I think it’s reasonable to conclude that Tiede got caught up in the lifestyle that Nugent’s money provided him. He began taking more money out of her accounts, and when he sensed she was about to find out what he had been doing (or because she had found out), he panicked and shot her. But then again, I think, maybe none of that is true at all. As the defense made clear, the  prosecutors were never able to prove that Tiede had committed murder to keep his financial misdeeds from being exposed.

The one thing I do know for sure is that the case is not over. A week after the verdict, Cole, DeGuerin, and Tiede convened a press conference at the sheriff’s department in Carthage, where Tiede was being held before his transfer to the Texas Department of Criminal Justice*. Dressed in an orange jumpsuit, Tiede greeted reporters with a soft smile and apologized that he had not been allowed to shave that morning. Cole and DeGuerin then announced they would be filing a motion to appeal the verdict in hopes of getting Tiede another sentencing trial.

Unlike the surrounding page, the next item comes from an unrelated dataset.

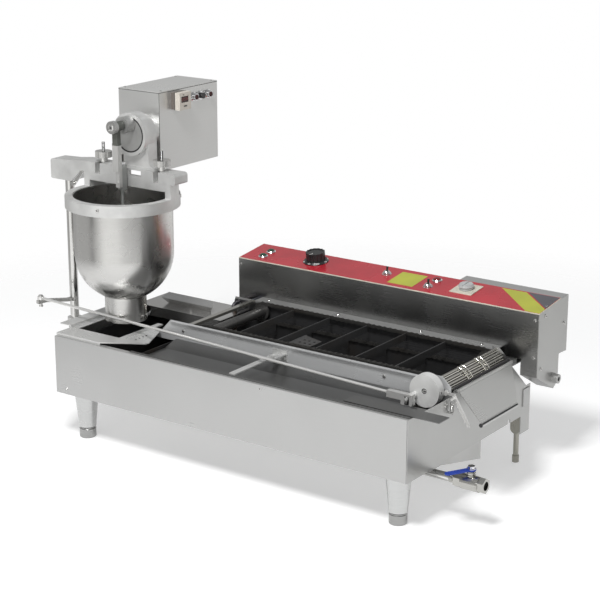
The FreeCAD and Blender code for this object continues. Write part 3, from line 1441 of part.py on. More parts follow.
def build():
    """Makes every sub-part."""
    make_outer_body()
    make_right_end_wall()
    make_oil_tank()
    make_deck_plate()
    make_rear_cover()
    make_drip_tray()
    make_rod_guide()
    make_front_legs()
    for side, x in (("left", d.leg_left_x), ("right", d.leg_right_x)):
        make_front_foot(side, x)
    make_rear_legs()
    make_drain_pipe()
    make_valve_body()
    make_valve_lever()
    make_side_plate_front()
    make_side_plate_rear()
    make_frame_crossbars()
    make_shafts()
    make_chains()
    make_flights()
    make_bearings()
    make_flipper()
    make_clutch_disc()
    make_push_rod()
    make_pawl()
    make_pawl_spring()
    make_chute()
    make_heating_element()
    make_post_bracket()
    make_post_tube()
    make_rock_shaft()
    make_lever_arm()
    make_hopper_holder()
    make_hopper()
    make_batter_cylinder()
    make_plunger()
    make_head_casting()
    for side, x in zip(("left", "right"), stud_places()):
        make_clamp_nut(side, x)
    make_crank_disc()
    make_connecting_rod()
    make_head_box()
    make_head_lid()
    make_head_gearmotor()
    make_counter()
    make_head_button()
    make_control_box()
    make_control_end()
    make_rear_box()
    make_control_panel()
    make_thermostat_knob()
    make_speed_knob()
    make_pilot_lamps()
    for index, place in enumerate(PANEL_PLACES["toggles"], start=1):
        make_toggle_lever(index, place)
    make_rear_shelf()
    make_fasteners()


def check_and_write():
    """Makes sure that nothing failed, then writes one file for each sub-part."""
    doc.recompute()
    failed = [item.Label for item in doc.Objects if {"Invalid", "Error"} & set(item.State)]
    if failed:
        raise RuntimeError(f"failed objects: {failed}")
    os.makedirs("parts", exist_ok=True)
    for piece in PARTS:
        shape = piece.Shape
        if shape.isNull() or not shape.isValid():
            raise RuntimeError(f"bad shape: {piece.Label}")
        shape.exportStep(f"parts/{piece.Label}.step")
    bounds = PARTS[0].Shape.BoundBox
    for piece in PARTS:
        bounds.add(piece.Shape.BoundBox)
    print(len(PARTS), "sub-parts, from", bounds)


build()
check_and_write()
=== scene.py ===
"""Looks of an automatic ring fryer: batter head, oil tank, conveyor and control box."""

import logging
import math
from collections.abc import Iterable
from dataclasses import dataclass
from enum import Enum
from functools import cache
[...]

Among the arguments they plan to make to an appellate court is that the judge in the second trial should have allowed the jury to hear testimony that the Nugent family was reportedly willing to accept a twenty-year sentence for Tiede in a plea bargain before the first trial. (The Nugents deny they ever agreed to such an offer.) They also believe the judge should have allowed Davidson to testify about his decision to reevaluate Tiede’s original life sentence. “We do not feel defeated,” Cole told me. “We love Bernie, and we know he will get another day in court.”

If he does, I will be there. After all this time, however, I’m not sure what is left to say. I have a feeling that Tiede will always remain a mystery: either a very good man who snapped and did one very bad thing or a con man who fooled nearly everyone he met—even after he committed murder.

*Correction: An earlier version of this article incorrectly called the Texas Department of Criminal Justice the Texas Department of Corrections. We regret the error.